Start with one workflow that has clear inputs, outputs and escalation rules. Good candidates include internal knowledge-base retrieval, document classification, meeting-note summarization or draft preparation for support teams. Avoid moving every AI task on-premise at once. Measure latency, queue depth, answer quality, operator review time and failure modes for a small group of users first. Those measurements show whether the hardware is solving a real operational bottleneck or simply adding another system to maintain.
Security review should happen before the first production dataset is connected. Confirm who can access prompts, source documents, logs, embeddings and generated outputs. Decide which data may be stored, which data must be discarded after inference and which workflows still require cloud tooling because of integration or support requirements. For European SMBs, this is also the point to document data residency assumptions and supplier responsibilities.
Decision criteria for operations teams
The decision to use dedicated local AI hardware should be based on workload fit, not novelty. A strong fit usually has repeated inference demand, sensitive internal data, predictable document formats and a team that can own basic infrastructure operations. A weak fit is a sporadic use case where a managed cloud AI tool already meets security and performance requirements at lower operational effort.
Use a simple scorecard before purchase or rollout. Evaluate data sensitivity, expected daily usage, integration complexity, support ownership, fallback options and the cost of downtime. Also define what success looks like after thirty and ninety days. That might be faster document routing, fewer manual summaries, better retrieval from internal knowledge bases or lower dependency on external AI APIs. Without those criteria, hardware discussions quickly drift into specifications rather than business outcomes.
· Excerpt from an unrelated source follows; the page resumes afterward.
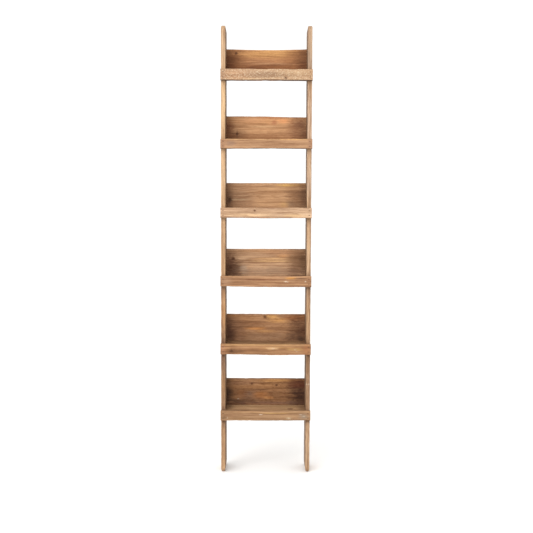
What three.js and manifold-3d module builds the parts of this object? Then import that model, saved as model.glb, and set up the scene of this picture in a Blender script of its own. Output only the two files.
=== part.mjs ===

Governance and monitoring plan
Local AI infrastructure also needs a monitoring model. Track service availability, failed inference requests, response latency, GPU or accelerator utilization, storage growth, model version changes and queue times. These metrics help operations teams separate content-quality problems from infrastructure problems. If users report poor answers, the cause may be retrieval quality, stale documents, a weak prompt template, insufficient model capacity or an overloaded inference queue. Treating those as separate failure classes makes troubleshooting faster.
Governance should include a clear change process for models, prompts and connected data sources. Do not allow informal model swaps in production workflows without documenting what changed and why. A small model upgrade can alter answer style, latency and retrieval behavior. For regulated or sensitive workflows, keep a lightweight audit trail that records the model family, configuration, retrieval source and review status for each production workflow. The goal is not bureaucracy; it is the ability to explain how an operational decision-support system behaved when a manager asks for evidence.